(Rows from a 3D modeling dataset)

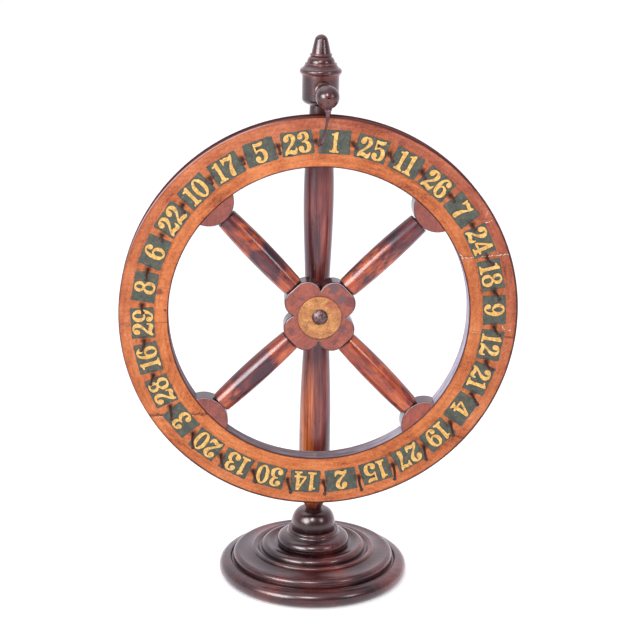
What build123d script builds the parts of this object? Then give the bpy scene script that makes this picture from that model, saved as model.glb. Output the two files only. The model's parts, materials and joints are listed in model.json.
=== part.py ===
"""Table-top numbered gaming wheel on a turned stand.

A four-spoked wooden wheel carries thirty numbered cards and thirty pegs. It turns on a bolt
through a turned post. A leather flapper hangs from a knob above it and clicks on the pegs.

Frame: origin at the centre of the foot's underside, +Z up, +X to the right as seen from the
front, and the wheel faces -Y. Millimetres. Angles round the wheel are clockwise from the top.
"""
import os
from math import cos, radians, sin

from build123d import *

os.makedirs("parts", exist_ok=True)

# ---- driving dimensions -------------------------------------------------------------------
WHEEL_R = 215.0  # outer radius of the rim
RIM_INNER_R = 162.1
RIM_FRONT_Y = -46.0
RIM_THICKNESS = 23.0
AXLE_Z = 316.5  # height of the wheel's axis
SPOKE_COUNT = 4
FIRST_SPOKE_ANGLE = 46.4
NUMBER_COUNT = 30
PITCH = 360.0 / NUMBER_COUNT
PEG_CIRCLE_R = 190.0
FIRST_PEG_ANGLE = -2.2
FIRST_CARD_ANGLE = 3.9
FOOT_R = 106.8
TOTAL_HEIGHT = 611.8

RIM_CHAMFER = 0.9
RUNNING_CLEARANCE = 0.05
GLUE_GAP = 0.05
END_GAP = 0.5  # room left past the end of a tenon

# ---- axle and hub -------------------------------------------------------------------------
AXLE_R = 4.0
HUB_FRONT_Y = -48.0
HUB_THICKNESS = 24.0
HUB_ROUND = 1.4
HUB_FRONT_ROUND = 2.0
HUB_CORE = 40.0  # side of the square that joins the four lobes
LOBE_R = 15.5
LOBE_WIDTH = 12.0  # distance between the two round shoulders of a lobe
LOBE_CENTRE = 26.3  # distance of a lobe's shoulders from the axis, along the spoke
BUSH_R = 6.0
DISC_R = 23.2
DISC_THICKNESS = 1.6
DISC_RECESS = 0.6
DISC_RECESS_R = 24.6
DISC_DROP = 1.0  # the disc sits a little low on the hub
AXIAL_PLAY = 0.3
SEAT_Y = 10.0  # flats on the post, front and back, where the spacer and the washer sit
SPACER_SEAT_R = 8.2
WASHER_SEAT_R = 9.2
SEAT_CUT = 10.0
AXLE_HOLE = 60.0
DISC_ROUND = 0.5
DISC_HOLE_CLEARANCE = 0.4

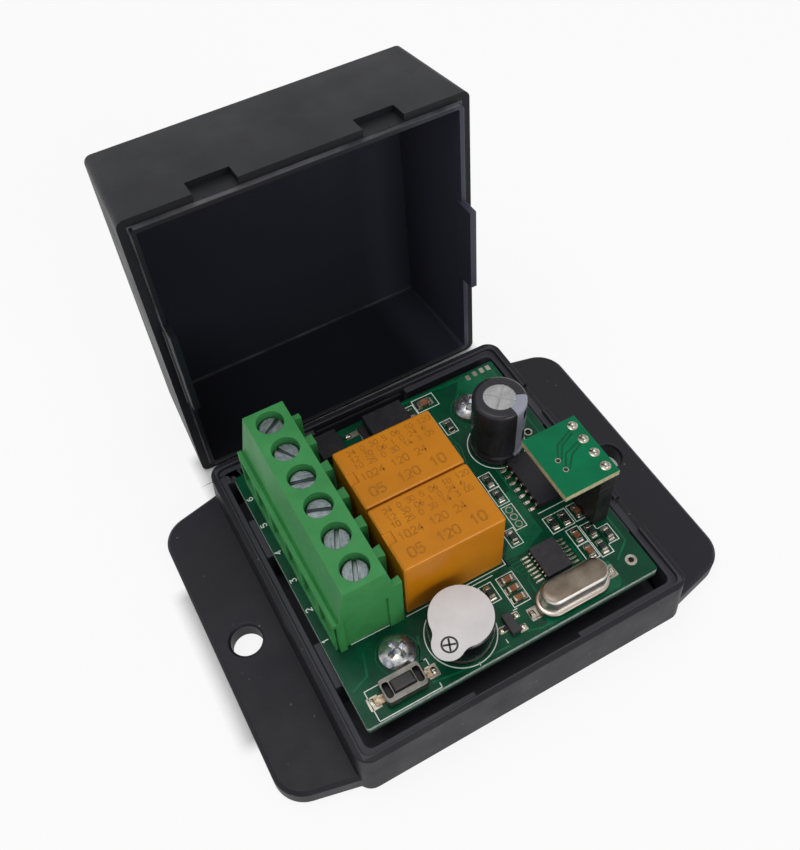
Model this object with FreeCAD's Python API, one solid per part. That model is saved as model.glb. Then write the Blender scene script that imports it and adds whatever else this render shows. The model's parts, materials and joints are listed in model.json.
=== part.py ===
import FreeCAD, Part
import math
import os

# Two-channel radio receiver in a flanged plastic box, with its cover taken off and stood behind it.
# Sizes are millimetres. The origin is the middle of the base's underside and +Z is up.
# The terminal block lies along -X, the button is at the front, and the cover stands on the +Y side.

# Reach of a cutting tool past the face that it cuts, and the overlap of two forms that are joined
over = 1.0
touch = 0.02

# Box, base half
box_corner = 2.2
rim_height = 8.9
base_wall = 1.9
base_floor = 1.8
base_flare = 0.4
rim_skin = 1.0
rim_step = 0.8
cavity_corner = 1.0

# Fixing ears
ear_reach = 10.0
ear_root_inset = 0.7
ear_taper = 2.3
ear_corner = 4.5
ear_height = 3.1
ear_skin = 1.7
ear_skirt = 1.6
ear_edge_round = 0.5
ear_hole_radius = 2.25
ear_hole_inset = 4.6
ear_hole_bevel = 0.3
ear_boss_radius = 4.2

# Snap tongues on the cover and their pockets in the base's front and back walls
snap_width = 15.0
snap_thickness = 1.05
snap_reach = 3.6
snap_bead_radius = 0.3
snap_bead_drop = 1.4
snap_gap = 0.1
pocket_side_gap = 0.6
pocket_floor_gap = 0.8

# Pry slots in the base's right wall and the recesses over them in the cover
pry_width = 5.6
pry_offset = 12.2
pry_step = 1.0
recess_side_gap = 0.35
recess_depth = 3.0

# Ridged key in the base's back left corner
key_length = 2.6
key_width = 1.7
key_drop = 0.7
key_groove = 0.4
key_grooves = 2

# Cover
cover_proud = 0.2
cover_wall = 1.9
cover_roof = 1.4
cover_draft = 0.98
cover_round = 0.5
cover_corner = 1.2
cover_cavity_corner = 0.3
cover_headroom = 0.6
tongue_height = 0.7
cover_stand_gap = 6.2
cover_stand_shift = 0.4
cover_stand_turn = 0.6

# Main circuit board and the gaps round it
board_thickness = 1.6
board_rise = 0.6
board_corner = 0.4
board_side_gap = 1.0
board_front_gap = 1.8
board_back_gap = 2.2
pin_gap = 0.05

# Board screws and what carries the board
screw_side_inset = 8.05
board_screw_radius = 1.25
board_screw_length = 7.0
board_screw_tip = 0.8
board_hole_gap = 0.35
bore_end_gap = 0.4
pan_radius = 2.5
pan_height = 1.8
pan_side = 0.7
pan_crown = 0.8
cross_width = 0.6
cross_length = 2.6
cross_depth = 1.1
cross_angles = (20.0, 110.0)
boss_radius = 2.6
post_radius = 1.6
post_side_inset = 3.4
post_front_inset = 5.2
post_back_inset = 3.4
ledge_length = 7.0
ledge_bearing = 0.6
ledge_offset = 11.0

# Terminal block
poles = 6
pole_spacing = 5.08
block_front_gap = 1.47
terminal_margin = 1.25
terminal_back_margin = 1.85
block_foot = 8.25
block_height = 15.2
block_lean_left = 2.0
block_lean_right = 0.2
seam_height = 7.55
seam_depth = 0.25
seam_half = 0.12
lip_height = 8.5
lip_width = 0.6
lip_groove = 0.26
slope_right = 0.4
slope_drop = 2.9
rib_out = 1.8
rib_width = 1.9
rib_root = 0.3
rib_flare = 0.33
rib_height = 11.0
face_out = 0.2
face_step = 0.63
face_slit = 0.1
slit_depth = 1.3
slit_height = 6.8
wire_wall = 0.47
panel_left = 1.5
panel_right = 7.9
panel_depth = 0.45
screw_inset = 5.05
well_radius = 1.95
web_low = 11.2
web_high = 12.0
web_gap = 0.15
chamber_half = 1.95
chamber_low = 1.5
chamber_wall = 1.75
chamber_length = 5.7
entry_half = 1.6
entry_low = 2.1
entry_high = 6.6
funnel_out = 0.3
funnel_top = 7.2
funnel_depth = 0.6

# Terminal screws, wire clamps and contact bars
head_radius = 1.85
head_height = 1.9
head_bevel = 0.2
shank_radius = 1.2
shank_bevel = 0.3
turning_gap = 0.05
slot_width = 0.6
slot_depth = 0.8
slot_angles = (68, 66, 158, 164, 120, 33)
clamp_half = 1.75
clamp_wall = 0.5
clamp_reach_left = 1.8
clamp_reach_right = 1.55
clamp_low = 1.9
clamp_floor = 0.7
clamp_opening = 4.8
clamp_roof = 1.1
bar_half = 1.0
bar_low = 6.4
bar_thickness = 0.8
bar_end_gap = 0.2
leg_width = 0.6
leg_half = 0.5
tail = 1.3

# Relays
relay_side_gap = 0.6
relay_row_gap = 0.25
relay_length = 15.2
relay_width = 10.2
relay_height = 12.2
relay_stand = 0.3
relay_wall = 0.7
relay_corner = 0.4
relay_bevel = 0.25
relay_notch_length = 1.3
relay_notch_width = 1.9
relay_notch_depth = 0.25
relay_fit = 0.1
relay_plate = 1.4
relay_foot = 0.8
coil_shift = 1.4
coil_flange_radius = 3.8
coil_flange = 0.6
winding_radius = 3.3
winding_height = 5.2
core_radius = 2.2
core_cap = 0.4
iron_gap = 0.05
yoke_thickness = 0.6
yoke_half = 3.0
yoke_offset = 2.9
yoke_foot_inset = 0.8
armature_gap = 0.42
armature_thickness = 0.7
armature_half = 2.8
armature_reach = 8.2
hinge_gap = 0.12
blade_offset = 4.9
blade_thickness = 0.2
blade_half = 1.4
blade_low = 3.2
bridge_thickness = 0.25
bridge_lap = 0.5
contact_height = 4.0
contact_radius = 0.6
rivet_height = 0.25
rest_contact_gap = 0.1
work_contact_gap = 0.35
strip_half = 0.5
coil_pin_inset = 1.5
coil_pin_side = 3.3
coil_pin_half = 0.25
pin_head = 0.4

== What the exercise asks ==
Only the lines from the beginning of the material to the line containing "DISC_HOLE_CLEARANCE = 0.4" should be echoed, verbatim and in full.

== Response ==
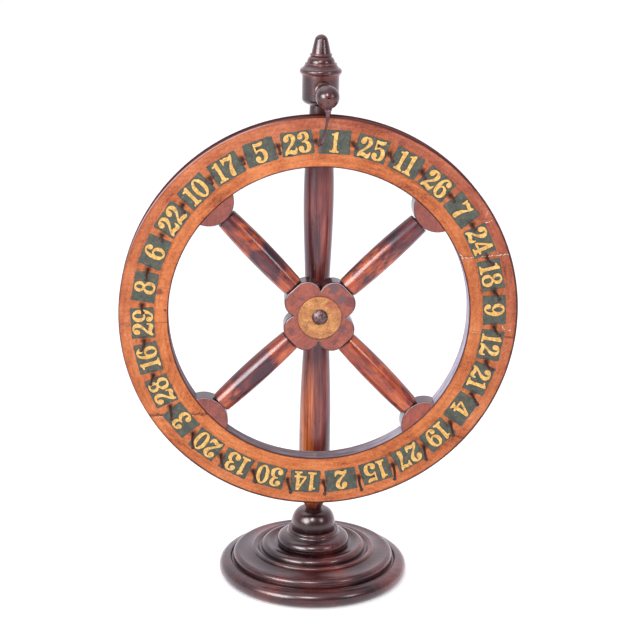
What build123d script builds the parts of this object? Then give the bpy scene script that makes this picture from that model, saved as model.glb. Output the two files only. The model's parts, materials and joints are listed in model.json.
=== part.py ===
"""Table-top numbered gaming wheel on a turned stand.

A four-spoked wooden wheel carries thirty numbered cards and thirty pegs. It turns on a bolt
through a turned post. A leather flapper hangs from a knob above it and clicks on the pegs.

Frame: origin at the centre of the foot's underside, +Z up, +X to the right as seen from the
front, and the wheel faces -Y. Millimetres. Angles round the wheel are clockwise from the top.
"""
import os
from math import cos, radians, sin

from build123d import *

os.makedirs("parts", exist_ok=True)

# ---- driving dimensions -------------------------------------------------------------------
WHEEL_R = 215.0  # outer radius of the rim
RIM_INNER_R = 162.1
RIM_FRONT_Y = -46.0
RIM_THICKNESS = 23.0
AXLE_Z = 316.5  # height of the wheel's axis
SPOKE_COUNT = 4
FIRST_SPOKE_ANGLE = 46.4
NUMBER_COUNT = 30
PITCH = 360.0 / NUMBER_COUNT
PEG_CIRCLE_R = 190.0
FIRST_PEG_ANGLE = -2.2
FIRST_CARD_ANGLE = 3.9
FOOT_R = 106.8
TOTAL_HEIGHT = 611.8

RIM_CHAMFER = 0.9
RUNNING_CLEARANCE = 0.05
GLUE_GAP = 0.05
END_GAP = 0.5  # room left past the end of a tenon

# ---- axle and hub -------------------------------------------------------------------------
AXLE_R = 4.0
HUB_FRONT_Y = -48.0
HUB_THICKNESS = 24.0
HUB_ROUND = 1.4
HUB_FRONT_ROUND = 2.0
HUB_CORE = 40.0  # side of the square that joins the four lobes
LOBE_R = 15.5
LOBE_WIDTH = 12.0  # distance between the two round shoulders of a lobe
LOBE_CENTRE = 26.3  # distance of a lobe's shoulders from the axis, along the spoke
BUSH_R = 6.0
DISC_R = 23.2
DISC_THICKNESS = 1.6
DISC_RECESS = 0.6
DISC_RECESS_R = 24.6
DISC_DROP = 1.0  # the disc sits a little low on the hub
AXIAL_PLAY = 0.3
SEAT_Y = 10.0  # flats on the post, front and back, where the spacer and the washer sit
SPACER_SEAT_R = 8.2
WASHER_SEAT_R = 9.2
SEAT_CUT = 10.0
AXLE_HOLE = 60.0
DISC_ROUND = 0.5
DISC_HOLE_CLEARANCE = 0.4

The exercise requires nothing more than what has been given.